18 August 2022
Almost three in four (72%) classrooms suffer from air quality that is ‘below standard’, according to a new survey asking teachers across the UK about their school’s working conditions.
Nearly three in five teachers (59%) deemed a classroom with poor air quality to be ‘not fit for purpose’ – for either teachers or pupils. Three-quarters (77%) of teachers noticed that sub-standard air quality caused concentration problems in students, while 53% said performance or grades suffered.
The Air Quality in UK Classrooms Report – conducted by air movement and ventilation specialist Airflow – asked teachers at 133 schools across the UK for their insights into working and learning conditions at UK schools.
It found that conditions impacted student health, with three in five (61%) teachers believing classroom air quality is aggravating asthma and other lung conditions in pupils. Ill-effects on health were 55% more likely in cities, where both industrial and road pollution are more prevalent.

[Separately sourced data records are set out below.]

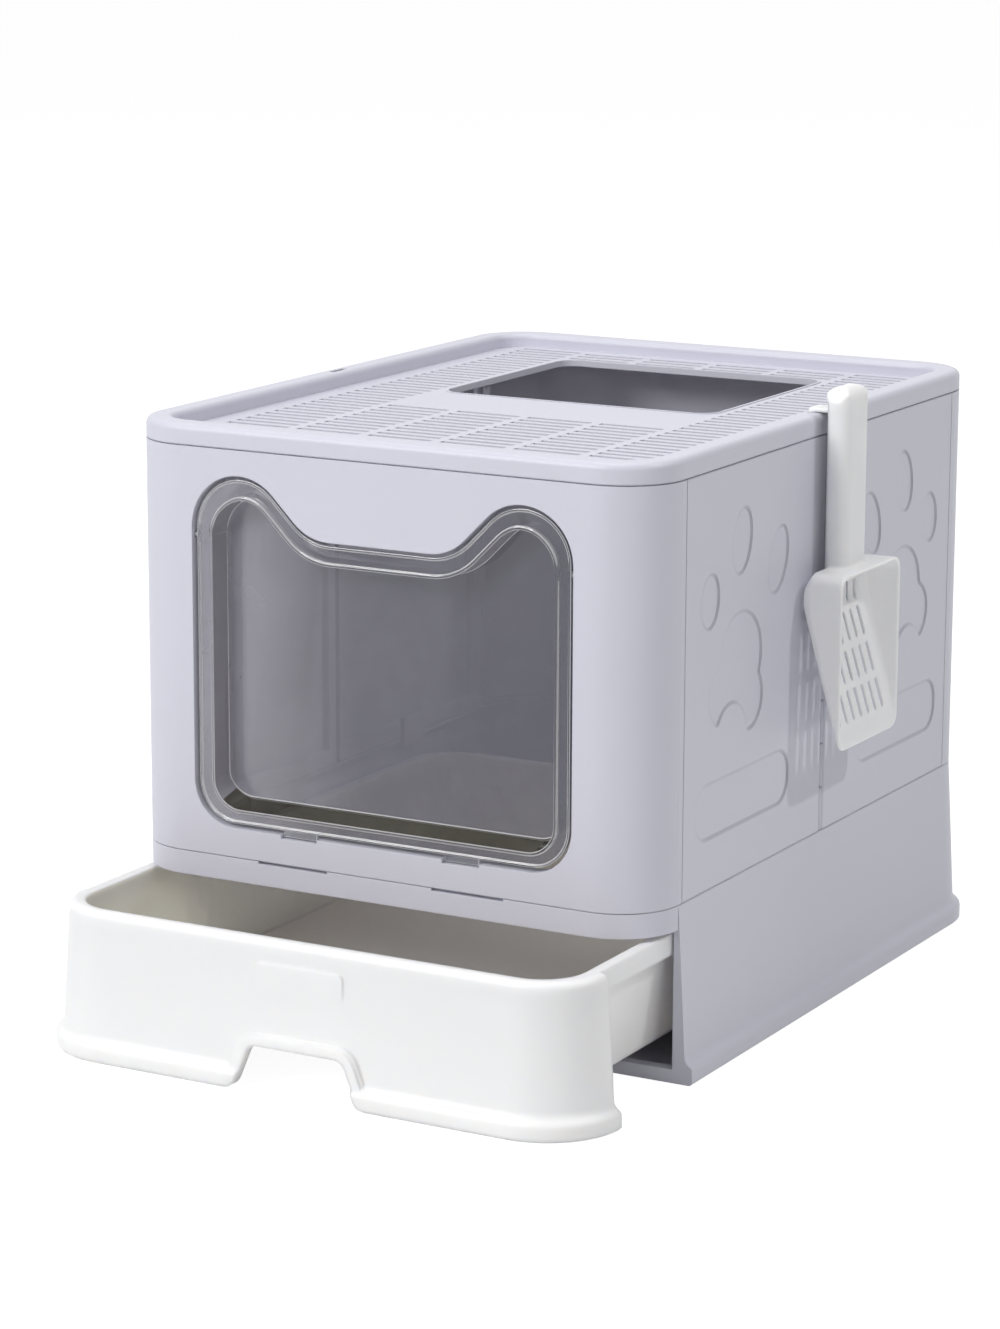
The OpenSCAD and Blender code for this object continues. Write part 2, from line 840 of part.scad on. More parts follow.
// Curved front of the drawer, with the finger cut-out and its raised lip
module drawer_front() {
    difference() {
        union() {
            sweep_front(core_x, core_y) fascia_outline();
            intersection() {
                for (i = [1:2]) {
                    from_front(corner_r - base_out(bead_h) - lip_out * i / 2, skin_t + 1)
                        offset(r = lip_w + lip_slope * (1 - i))
                            grip_shape();
                }
                translate([-body_w / 2, -body_d, bead_h - 4])
                    cube([body_w, body_d, grip_h + lip_w]);
            }
        }
        translate([-body_w, -core_y - front_gap, -1])
            cube([2 * body_w, core_y, drawer_h + 2]);
        from_front(-20, 40) grip_shape();
    }
}

// Plan of the pan's flange behind the drawer's front, drawn inwards by inset
module flange_plan(inset) {
    rear = pan_rear + rim_w - inset;
    r = pan_r + rim_w - inset;
    intersection() {
        translate([0, rear - body_d / 2])
            rounded(2 * (flange_x - inset), body_d, r);
        translate([-body_w, -core_y - 1])
            square([2 * body_w, body_d]);
    }
}

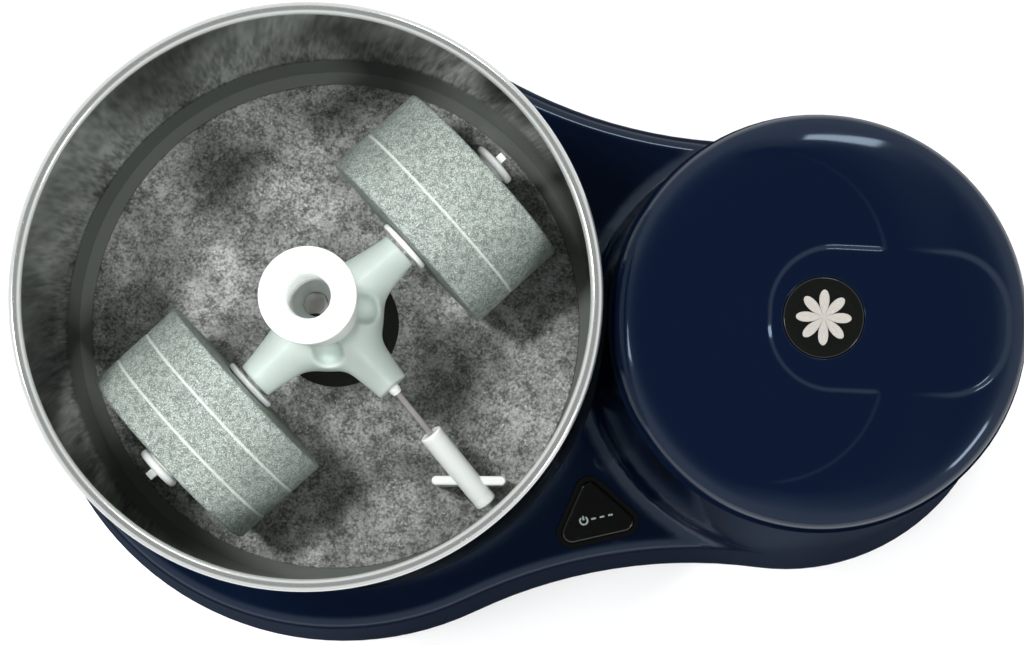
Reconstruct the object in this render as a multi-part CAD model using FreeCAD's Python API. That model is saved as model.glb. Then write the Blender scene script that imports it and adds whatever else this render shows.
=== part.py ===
"""Table-top wet grinder: a granite-floored steel drum, two roller stones and a motor tower.

Millimetres, +Z up. The origin is on the table under the middle of the whole machine. X runs from the
drum to the motor tower, Y to the back.
"""
import FreeCAD
import Part
import math
import os
from FreeCAD import Vector

# ---- driving dimensions ------------------------------------------------------------------------

# plan of the base
lobe_radius = 145.5          # skirt round the drum, at its lowest edge
foot_radius = 103.0          # skirt round the motor tower, at its lowest edge
tower_gap = 2.5              # between the drum's rim and the top of the tower
neck_radius = 240.0          # hollow arcs that join the two
skirt_inset = 7.5            # how far the skirt leans in from its foot to the deck
skirt_bottom = 3.0
deck_height = 45.0
deck_edge_radius = 8.0
tower_cove_radius = 12.0
shell_wall = 3.0
tower_top_radius = 87.5
tower_top = 180.0
scoop_clearance = 2.0        # the tower's near side is hollowed round the drum's rim

# feet and base plate
foot_height = 5.0
foot_pad_radius = 12.0
foot_edge = 1.5              # bevel round the foot's lower rim
foot_taper = 0.5
plate_thickness = 3.0
plate_clearance = 0.6
vent_length = 44.0
vent_width = 3.0
vent_count = 7
screw_head_radius = 3.6
screw_head_height = 2.2
screw_shank_radius = 1.9
screw_clearance = 0.3
screw_slot_width = 1.2
screw_slot_depth = 1.0
base_screw_length = 14.0
base_post_radius = 6.0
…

This comes in a summer where the UK saw record high temperatures, exacerbating pollution and its effects. Reports from scientists at the EU Copernicus Atmosphere Monitoring Service have warned of spikes in unhealthy levels of pollution around Europe, which are likely to become more common each year. Increased pollution can irritate and inflame the lungs.
How are teachers being affected?
Almost two-thirds (63%) of all teachers surveyed said poor air quality is affecting teachers’ physical and mental health. While 31% of those at schools with ‘below standard’ air quality reported that despite requesting improvements, no action has been taken.
However, more than a quarter (27%) said their school is trying to improve air quality, but cannot due to a lack of funding or government support.
What improvements do teachers want to see?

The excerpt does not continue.